(somewhat reimplementation of) packet tracer in python
A (during 11/08/2017) bare-bones implementation of Packet Tracer (created by Cisco Systems) which at the final alpha development stage should implement several hardware recreations into the program for usage as nodes/network I/O devices such as:
- PC
- Laptop
- Smart phone
- Links
- Routers
- Switches
And more pretend items such as Networks which combine any form of physical hardware device into one local subnet, in the generic case the network would have a default gateway where all traffic is routed to if a route is not found within the local routing tables, and that router would (in the focus of the Internet topology) have an external address from the Network (such as a public IP address) for other networks to communicate with.
An example code-base would look something like this: (dated 11/08/2017)

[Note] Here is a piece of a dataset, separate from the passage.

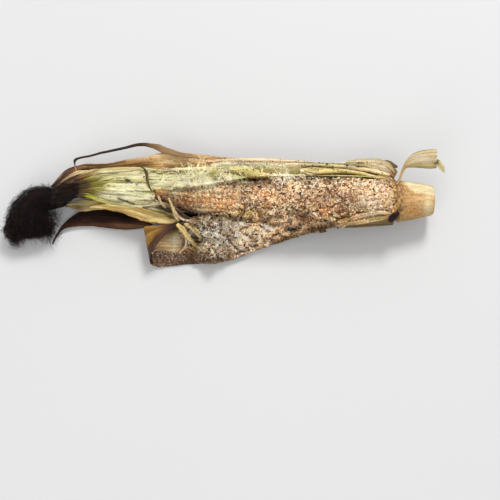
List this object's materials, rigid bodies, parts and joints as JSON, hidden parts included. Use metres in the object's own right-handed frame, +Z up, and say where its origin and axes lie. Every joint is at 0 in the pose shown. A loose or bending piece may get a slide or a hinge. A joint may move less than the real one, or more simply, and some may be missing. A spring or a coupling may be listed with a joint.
{
  "type": "roasted baby corn in husk",
  "caption": "Young ear of corn roasted in its split husk: kernels on top, charred silk at one end, cut stem at the other, loose dry leaves.",
  "frame": {"origin": "centre of the bounding box's bottom, on the surface that the ear lies on", "axes": "+X along the ear from the silk to the cut stem, +Y to the side whose husk leaves are the taller, +Z up, with the husk's split facing up"},
  "size_m": [0.238, 0.068, 0.0348],
  "materials": {
    "kernels": "satin, roasted, dusted with cheese and spice",
    "stem": "matt, dry",
    "husk_pale": "satin, ribbed along its length",
    "husk_tan": "matt, dry, browned at the edges",
    "husk_dark": "satin, roasted nearly black",
    "husk_olive": "satin, ribbed along its length",
    "husk_char": "matt, charred",
    "silk": "matt, charred fine strands"
  },
  "bodies": {
    "root": {"cob": "kernels", "stem": "stem", "husk_main": "husk_pale", "husk_neck": "husk_char", "silk": "silk", "husk_tan": "husk_tan", "husk_far": "husk_pale", "husk_near": "husk_tan", "husk_curl": "husk_olive", "leaf_khaki": "husk_olive", "leaf_brown": "husk_dark", "leaf_tip": "husk_dark", "leaf_ribbon": "husk_dark", "leaf_raised": "husk_pale"}
  },
  "joints": []
}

from network.router import Router
from network.network import Network
from network.link import Link
from network.ethernet import Ethernet
network = Network("Network 1")
router1 = Router(
network=network,
ip_addr="0.0.0.1",
is_gateway=False,
mac_addr="00:00:00:00:00:00",
label="Router 1"
)
router2 = Router(
network=network,
ip_addr="0.0.0.2",
is_gateway=False,
mac_addr="00:00:00:00:00:01",
label="Router 2",
)
router3 = Router(
network=network,
ip_addr="0.0.0.3",
is_gateway=False,
mac_addr="00:00:00:00:00:02",
label="Router 3",
)
Link(router2, router1)
Link(router3, router1)
# [router 2] [router3]
# \ /
# \ /
# [router1]
r2_data = Ethernet(
dst_mac=router3.mac_addr,
src_mac=router2.mac_addr,
data="this data is from router 2",
)
r1_data = Ethernet(
dst_mac=router3.mac_addr,
src_mac=router1.mac_addr,
data="this data is from router 1",
)
router2.discover("0.0.0.3")
router2.send_data("0.0.0.3", r2_data)
router1.send_data("0.0.0.3", r1_data)
print router3.data_queue
Which'd output:
>>> [<Ethernet Packet (src=00:00:00:00:00:01) (dst=00:00:00:00:00:02) (data=this data is ...)>,
... <Ethernet Packet (src=00:00:00:00:00:00) (dst=00:00:00:00:00:02) (data=this data is ...)>]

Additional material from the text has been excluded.